These are not magical, but they’re less likely to produce cliff behavior than the “let’s just raise dirty_ratio” school of thought.

For general-purpose SSD-backed VMs: set dirty_background_bytes to 256–1024 MB and dirty_bytes to 1–4 GB, depending on storage bandwidth and write burstiness.
For write-heavy services on modest disks: smaller thresholds (background 128–512 MB, max 512 MB–2 GB) plus more frequent writeback can reduce spikes.
For large-memory nodes: bytes almost always beat ratios unless storage scales with RAM (rare outside very expensive boxes).
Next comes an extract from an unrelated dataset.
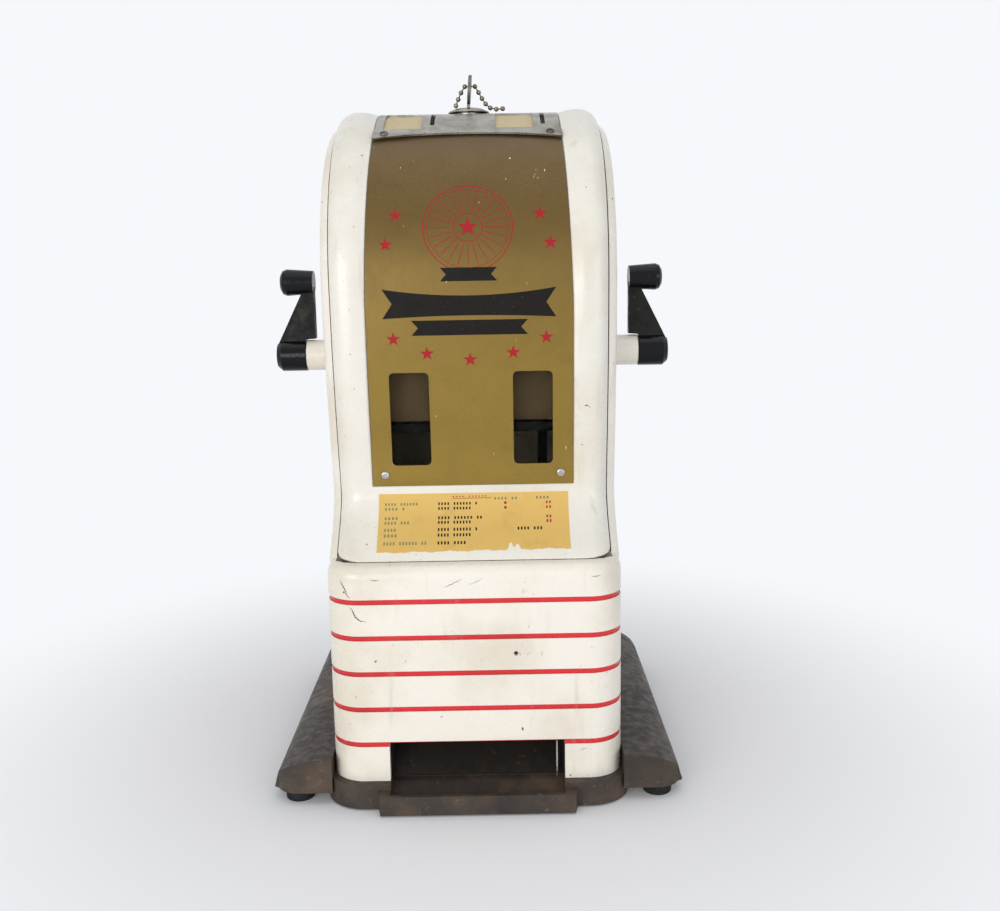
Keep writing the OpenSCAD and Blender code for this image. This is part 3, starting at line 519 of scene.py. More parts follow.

Expire and writeback intervals: the “how lumpy is lumpy” controls

dirty_writeback_centisecs sets how often background writeback kicks in. Shorter intervals can mean smoother writeback at the cost of more frequent flushing overhead. dirty_expire_centisecs is about how long data can remain dirty before it’s old enough to be pushed out.

For most servers, defaults are fine. But if you see periodic “every N seconds the world pauses” behavior, these are suspects, especially when combined with high dirty ratios. Don’t go wild. Small changes, measure, repeat.

Joke #2: Dirty pages are like dishes in the sink: you can stack them impressively high, but eventually someone has to face the consequences.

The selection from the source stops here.